Mr Abul who live in Sydney and has good contact with ASIO staff and also cousin brother of Razamya and Mufis said that their rejection could be a reason of suspecting relating to smuggling into Australia. But it is not part of ASIO’s work.

A Rohingya in Penang-Malaysia said no Rohingya directly involved in any kind of people smuggling to Australia or else where. But a few those have in contact are for to safe their people from exploitation and trafficking. When no quarter can directly rescue the victims from such situation, nor any mechanism can stop this business.

Excusable mistakes?

The 3 Burmeses say it is modern way to deprive from their right to liberty and ironic in the process because the two Bangladeshis from the two boats who claimed as Rohingya have been granted visa earlier than the other Burmeses. It is ridiculous and it would also tell the accountability and consistency of the processes while they have lack of supports to voice out of their matters.

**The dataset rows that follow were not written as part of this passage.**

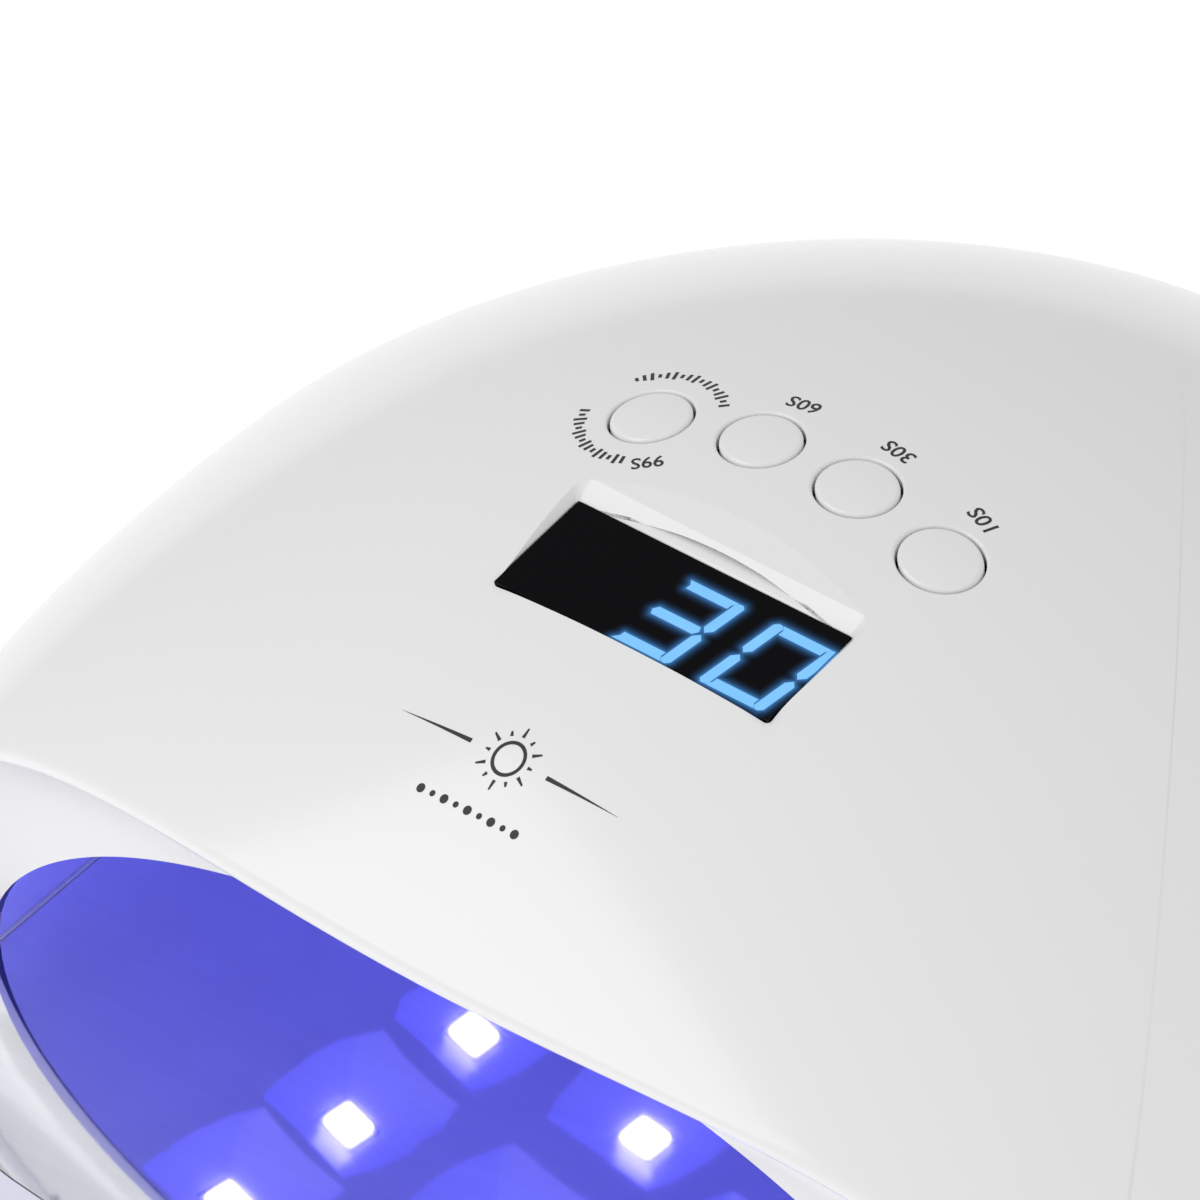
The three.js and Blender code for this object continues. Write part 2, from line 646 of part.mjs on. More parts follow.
function controlBoard() {
  const shape = new THREE.Shape();
  const half = BOARD_WIDTH / 2;
  const corner = 4;
  shape.moveTo(-half + corner, -BOARD_FRONT);
  shape.absarc(half - corner, -BOARD_FRONT + corner, corner, -PI / 2, 0);
  shape.absarc(half - corner, BOARD_BACK - corner, corner, 0, PI / 2);
  shape.absarc(-half + corner, BOARD_BACK - corner, corner, PI / 2, PI);
  shape.absarc(-half + corner, -BOARD_FRONT + corner, corner, PI, (3 * PI) / 2);
  postPlaces.forEach(({ x, y }) => {
    const hole = new THREE.Path();
    hole.absarc(x, y, SCREW_SHANK + GAP, 0, 2 * PI, true);
    shape.holes.push(hole);
  });
  return slab(shape, BOARD_THICKNESS, boardBottom);
}

const switchTop = -BOARD_DROP + GAP + SWITCH_HEIGHT;

function switchBody({ x, y }) {
  const body = box(SWITCH_SIDE, SWITCH_SIDE, SWITCH_HEIGHT, x, y, -BOARD_DROP + GAP);
  return cut(body, rod(PLUNGER_RADIUS + GAP, 10, x, y, switchTop - PLUNGER_SEAT - BUTTON_TRAVEL - GAP));
}

function switchPlunger({ x, y }) {
  return rod(PLUNGER_RADIUS, PLUNGER_SEAT + PLUNGER_PROUD, x, y, switchTop - PLUNGER_SEAT);
}

function buttonCap({ x, y }) {
  const radius = BUTTON_HOLE / 2 - CAP_GAP;
  const reach = radius + CAP_FLANGE;
  const around = [0, 1, 2, 3, 4, 5, 6, 7].map((i) =>
    overPanel(inner, x + reach * cos((PI * i) / 4), y + reach * sin((PI * i) / 4)),
  );
  const flangeFace = min(...around) - CAP_SEAT_GAP;
  const proud = new Dome(-CAP_PROUD).solid(0).applyMatrix4(panelView);
  const body = common(rod(radius, 20, x, y, flangeFace - CAP_FLANGE_THICKNESS / 2, 24), proud);
  const flange = rod(reach, CAP_FLANGE_THICKNESS, x, y, flangeFace - CAP_FLANGE_THICKNESS, 24);
  const stemBottom = switchTop + PLUNGER_PROUD + GAP;
  const stem = rod(STEM_RADIUS, flangeFace - stemBottom, x, y, stemBottom);
  return join(body, flange, stem);
}

// ---- Fittings ----

function screw(headRadius, headHeight, length, x, y, bottom) {
  return join(rod(headRadius, headHeight, x, y, bottom), rod(SCREW_SHANK, length, x, y, bottom, 8));
}

function sensorRod(radius, length, side, offset) {
  const arch = archAt(SENSOR_Y);
  const wall = arch.halfWidth * sqrt(1 - ((SENSOR_Z - CASING_FOOT) / arch.height) ** 2);
  const rodAlongX = new THREE.CylinderGeometry(radius, radius, length, 16).rotateZ(PI / 2);
  return rodAlongX.translate(side * (wall + offset), SENSOR_Y, SENSOR_Z);
}

function dcJack() {
  const face = BACK_Y + JACK_PROUD;
  const along = (radius, length, y) =>
    new THREE.CylinderGeometry(radius, radius, length, 20).translate(0, y - length / 2, JACK_Z);
  const barrel = cut(along(JACK_RADIUS, JACK_LENGTH, face), along(JACK_BORE, 10, face + 1));
  return join(barrel, along(JACK_PIN, 9.5, face - 1.5));
}

function ventGrille() {
  const width = (VENT_COUNT - 1) * VENT_PITCH + VENT_WIDTH + 2 * GRILLE_MARGIN;
  const height = VENT_TOP - VENT_BOTTOM + 2 * GRILLE_MARGIN;
  const bottom = VENT_BOTTOM - GRILLE_MARGIN;
  const patch = box(width, 80, height, 0, BACK_Y, bottom);
  const behind = new Dome(CASING_WALL + SHELL_CLEARANCE + GRILLE_THICKNESS);
  const skin = cut(seat.solid(CASING_FOOT), behind.solid(0));
  const bars = Array.from({ length: VENT_COUNT - 1 }, (_, i) => {
    const x = (i + 1 - VENT_COUNT / 2) * VENT_PITCH;
    return box(VENT_WIDTH, 90, VENT_TOP - VENT_BOTTOM, x, BACK_Y, VENT_BOTTOM);
  });
  return cut(common(skin, patch), ...bars);
}

function lead(radius, points, steps) {
  const route = new THREE.CatmullRomCurve3(points.map(([x, y, z]) => new THREE.Vector3(x, y, z)));
  const section = new THREE.Shape();
  section.absarc(0, 0, radius, 0, 2 * PI);
  const options = { steps, extrudePath: route, bevelEnabled: false, curveSegments: 4 };
  return new THREE.ExtrudeGeometry(section, options);
}

// ---- Assembly ----

const finish = {
  casing: { color: 0xf2f2f3, roughness: 0.2, metalness: 0 },
  liner: { color: 0xf4f4f6, roughness: 0.25, metalness: 0 },
  mirror: { color: 0xdcdfe6, roughness: 0.08, metalness: 1 },
  window: { color: 0x07080a, roughness: 0.08, metalness: 0 },
  board: { color: 0x1e6b3a, roughness: 0.5, metalness: 0 },
  strip: { color: 0xe8e8e4, roughness: 0.4, metalness: 0.2 },
  blackPlastic: { color: 0x17181a, roughness: 0.5, metalness: 0 },
  steel: { color: 0xb8bcc2, roughness: 0.3, metalness: 1 },
  rubber: { color: 0x2a2a2c, roughness: 0.9, metalness: 0 },
  lead: { color: 0x202226, roughness: 0.6, metalness: 0 },
};

function piece(group, name, geometry, look) {
  const mesh = new THREE.Mesh(geometry, new THREE.MeshStandardMaterial(look));
  mesh.name = name;
  group.add(mesh);
  return mesh;
}

const tray = new THREE.Group();
piece(tray, "base_tray", baseTray(), finish.casing);
piece(tray, "mirror_plate", mirrorPlate(), finish.mirror);
const footPlaces = [-40.2, 36.4, 143.6, 220.2].map((degrees) => footPoint(degrees, FOOT_INSET));
footPlaces.forEach(({ x, y }, i) => {
  piece(tray, `rubber_foot_${i + 1}`, rod(FOOT_RADIUS, FOOT_HEIGHT, x, y, 0, 24), finish.rubber);
});
magnetPlaces.forEach(({ x, y }, i) => {
  const disc = rod(MAGNET_RADIUS, DISC_THICKNESS, x, y, trayTop - DISC_THICKNESS, 16);
  piece(tray, `catch_disc_${i + 1}`, disc, finish.steel);
});

const unit = new THREE.Group();
piece(unit, "upper_shell", upperShell(), finish.casing);
piece(unit, "mouth_collar", mouthCollar(), finish.casing);
piece(unit, "reflector", reflector(), finish.liner);
piece(unit, "bottom_frame", bottomFrame(), finish.casing);
COLUMNS.forEach((column) => piece(unit, column.name, ledStrip(column), finish.strip));
screwPlaces.forEach(({ x, y }, i) => {
  const made = screw(SCREW_HEAD, SCREW_HEAD_HEIGHT, SCREW_LENGTH - 1, x, y, frameBottom);
  piece(unit, `frame_screw_${i + 1}`, made, finish.steel);
});
magnetPlaces.forEach(({ x, y }, i) => {
  const magnet = rod(MAGNET_RADIUS, MAGNET_THICKNESS, x, y, frameBottom, 16);
  piece(unit, `magnet_${i + 1}`, magnet, finish.steel);
});
piece(unit, "dc_jack", dcJack(), finish.blackPlastic);
piece(unit, "vent_grille", ventGrille(), finish.blackPlastic);
const sensorOffset = SENSOR_LENGTH / 2 + SENSOR_SETBACK;
piece(unit, "sensor_emitter", sensorRod(SENSOR_RADIUS, SENSOR_LENGTH, -1, sensorOffset), finish.window);
piece(unit, "sensor_receiver", sensorRod(SENSOR_RADIUS, SENSOR_LENGTH, 1, sensorOffset), finish.window);

const panel = new THREE.Group();
panel.applyMatrix4(panelPlace);
unit.add(panel);
const lens = box(WINDOW_WIDTH, WINDOW_DEPTH, WINDOW_THICKNESS, 0, 0, windowBottom);
piece(panel, "display_lens", lens, finish.window);
piece(panel, "display_box", displayBox(), finish.blackPlastic);
const module = box(
  WINDOW_WIDTH - 2 * DISPLAY_EDGE,
  WINDOW_DEPTH - 2 * DISPLAY_EDGE,
  DISPLAY_HEIGHT,
  0,
  0,
  -BOARD_DROP + GAP,
);
piece(panel, "display_module", module, finish.blackPlastic);
piece(panel, "control_board", controlBoard(), finish.board);
const buzzer = rod(BUZZER_RADIUS, BUZZER_HEIGHT, BUZZER_X, BUZZER_BEHIND, -BOARD_DROP + GAP, 16);
piece(panel, "buzzer", buzzer, finish.blackPlastic);
postPlaces.forEach(({ x, y }, i) => {
  const bottom = boardBottom - GAP - SCREW_HEAD_HEIGHT;
  const made = screw(SCREW_HEAD, SCREW_HEAD_HEIGHT, BOARD_SCREW_LENGTH + 1, x, y, bottom);
  piece(panel, `board_screw_${i + 1}`, made, finish.steel);
});
buttons.forEach((button) => {
  piece(panel, `button_cap_${button.number}`, buttonCap(button), finish.casing);
  piece(panel, `switch_body_${button.number}`, switchBody(button), finish.blackPlastic);
  piece(panel, `switch_plunger_${button.number}`, switchPlunger(button), finish.blackPlastic);
});

const underBoard = [8, 0.4].map((drop) =>
  new THREE.Vector3(8, BOARD_BACK - 8, boardBottom - drop).applyMatrix4(panelPlace).toArray(),
);
const supply = [
  [8, BACK_Y + JACK_PROUD - JACK_LENGTH - GAP - 1, JACK_Z + 8],
  ...[86, 70, 40, 12].map((y) => [8, y, outer.heightAt(8, y) - LEAD_DROP]),
  ...underBoard,
];
piece(unit, "supply_lead", lead(LEAD_RADIUS, supply, 20), finish.lead);

const lamp = new THREE.Group();
lamp.name = "uv_curing_lamp";
lamp.add(tray, unit);
// The lamp is drawn about its button panel's axis, then set with its middle over the origin.
const extent = new THREE.Box3().setFromObject(lamp);
lamp.position.y = -(extent.min.y + extent.max.y) / 2;
lamp.updateMatrixWorld(true);

export default lamp;
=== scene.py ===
import math

import bmesh
import bpy
from mathutils import Matrix, Vector
from mathutils.bvhtree import BVHTree
from mathutils.interpolate import poly_3d_calc


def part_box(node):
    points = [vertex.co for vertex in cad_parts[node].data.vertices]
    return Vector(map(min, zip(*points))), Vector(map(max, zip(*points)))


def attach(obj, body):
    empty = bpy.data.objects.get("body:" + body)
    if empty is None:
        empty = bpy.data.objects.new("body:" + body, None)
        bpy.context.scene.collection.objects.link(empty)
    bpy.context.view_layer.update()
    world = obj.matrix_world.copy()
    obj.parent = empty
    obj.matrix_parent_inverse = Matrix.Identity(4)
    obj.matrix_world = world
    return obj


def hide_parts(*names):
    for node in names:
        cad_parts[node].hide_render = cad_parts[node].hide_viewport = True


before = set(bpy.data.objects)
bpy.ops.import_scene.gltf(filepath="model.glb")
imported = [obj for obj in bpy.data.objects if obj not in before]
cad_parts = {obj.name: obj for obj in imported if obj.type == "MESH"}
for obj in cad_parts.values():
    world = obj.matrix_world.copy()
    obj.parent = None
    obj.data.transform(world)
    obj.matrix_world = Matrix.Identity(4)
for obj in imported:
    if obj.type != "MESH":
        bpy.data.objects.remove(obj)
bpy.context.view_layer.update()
mm = 0.001

# ---- Camera ----
# The lamp seen from the front right and above, close to its display, through a long lens.
toward_camera = Vector((0.495721, -0.608247, 0.619916))
picture_right = Vector((0.775165, 0.631759, 0.0))
picture_up = Vector((-0.391637, 0.480537, 0.784668))
panel_axis_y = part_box("upper_shell")[1][1] / mm - 104
aim = Vector((0.02, panel_axis_y - 48.65, 82.34)) - 9.25 * picture_right + 1.586 * picture_up
camera_distance = 1395
picture_width = 158.6
lens_data = bpy.data.cameras.new("camera")
lens_data.sensor_width = 36
lens_data.lens = 36 * camera_distance / picture_width
lens_data.clip_end = 20
camera = bpy.data.objects.new("camera", lens_data)
turn = Matrix((picture_right, picture_up, toward_camera)).transposed().to_4x4()
camera.matrix_world = Matrix.Translation((aim + camera_distance * toward_camera) * mm) @ turn
bpy.context.scene.collection.objects.link(camera)
bpy.context.scene.camera = camera
bpy.context.scene.view_settings.view_transform = "Standard"

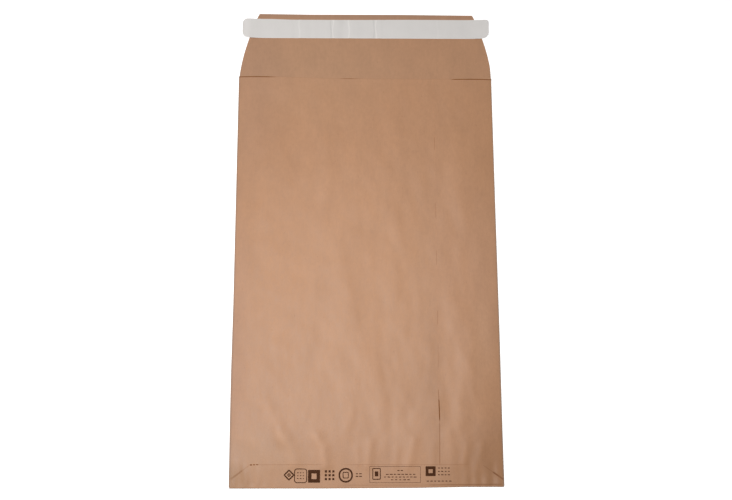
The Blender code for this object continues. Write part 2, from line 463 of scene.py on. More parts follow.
def outerFrontHeight(x, s):
    beyond = (x - innerEdge) / (panelHalf - innerEdge)
    span = (s - sheet["seamLiftFrom"]) / (sheet["seamLiftTo"] - sheet["seamLiftFrom"])
    lift = sheet["seamLift"] * np.sin(math.pi * np.clip(span, 0.0, 1.0)) ** 2
    lift = lift * (1.0 - ease((x - sheet["seamEdge"]) / sheet["seamLiftRun"]))
    return frontHeight(x, s) + lapLift * (1.0 - ease(beyond)) + lift


def footFlapHeight(x, s):
    step = rising(x, sheet["seamEdge"] - sheet["lapStep"], sheet["seamEdge"])
    over = outerFrontHeight(np.maximum(x, innerEdge), s) - frontHeight(np.maximum(x, innerEdge), s)
    return frontHeight(x, s) + np.where(x > innerEdge, over, lapLift * step) + lapLift


def sideBendPoints(side, lowZ, highZ):
    middle = (lowZ + highZ) / 2
    half = (highZ - lowZ) / 2
    angles = math.pi / 2 - math.pi * np.arange(1, fineness["bendSteps"]) / fineness["bendSteps"]
    return side * (panelHalf + sheet["sideBend"] * np.cos(angles)), middle + half * np.sin(angles)


backColumns = spread(-panelHalf, panelHalf, fineness["backColumns"])
lapColumns = spreadBy(innerEdge, sheet["seamEdge"], fineness["frontCell"])
leftColumns = np.concatenate([
    lapColumns,
    spreadBy(sheet["seamEdge"], -panelHalf, fineness["frontCell"])[1:],
])
rightColumns = np.concatenate([
    spreadBy(panelHalf, innerEdge, fineness["frontCell"]),
    lapColumns[1:],
])
bendCount = fineness["bendSteps"] - 1
backSlice = slice(len(leftColumns) + bendCount, len(leftColumns) + bendCount + len(backColumns))


def tubeSection(s):  # from the inner seam edge, round by the left fold and back, to the outer edge
    leftTop = float(frontHeight(-panelHalf, s))
    rightTop = float(outerFrontHeight(panelHalf, s))
    leftX, leftZ = sideBendPoints(-1, backHeight, leftTop)
    rightX, rightZ = sideBendPoints(1, backHeight, rightTop)
    flat = np.zeros(len(backColumns))
    x = np.concatenate([leftColumns, leftX, backColumns, rightX[::-1], rightColumns])
    left, right = frontHeight(leftColumns, s), outerFrontHeight(rightColumns, s)
    z = np.concatenate([left, leftZ, flat + backHeight, rightZ[::-1], right])
    down, up = spread(1, 0, bendCount - 1), spread(0, 1, bendCount - 1)
    layer = np.concatenate([left * 0 + 1, down, flat, up, right * 0 + 1])
    return x, z, layer


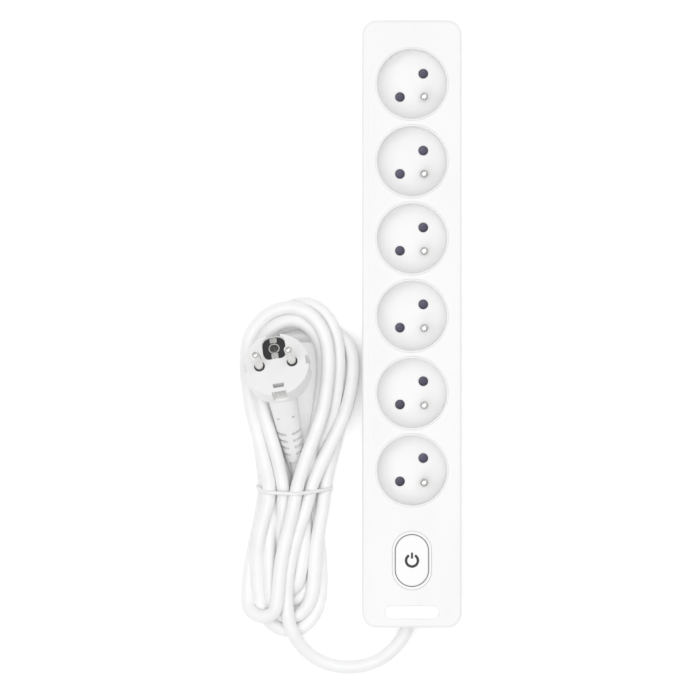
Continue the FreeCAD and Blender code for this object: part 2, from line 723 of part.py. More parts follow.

The government’s knowing allowing its departments to disadvantage and ignoring on going crises of inhumane, do not shape humanity.

A Burmese activist in Kuala Lumpur who declined to be mentioned his name stressed that many other similar cases were occurred and to be recurred continuously. For example;

Mr Hla Sam, who served at Burmese embassy in Kuala Lumpur from 2006, had been resettled to Australia. His status was accepted by UNHCR as a bogus husband of a Kachin women, Ms Bauk Som through Kachin community’s arrangement. It is cleared how legal passport holder and government servant had been found to be qualified.

Another one is Myanmar Intelligence’s spy Mr Ko Saw, who had served in Individual Assistance Dask-IAD of UNHCR, had been instantly resettled to New Zealand. After his real feature was over-come. It was also did by UNHCR in order not to chaos among the Burmese refugee community.

So such unacceptable big-mistakes are committed by big mechanism body. But they still defend by giving various excuses.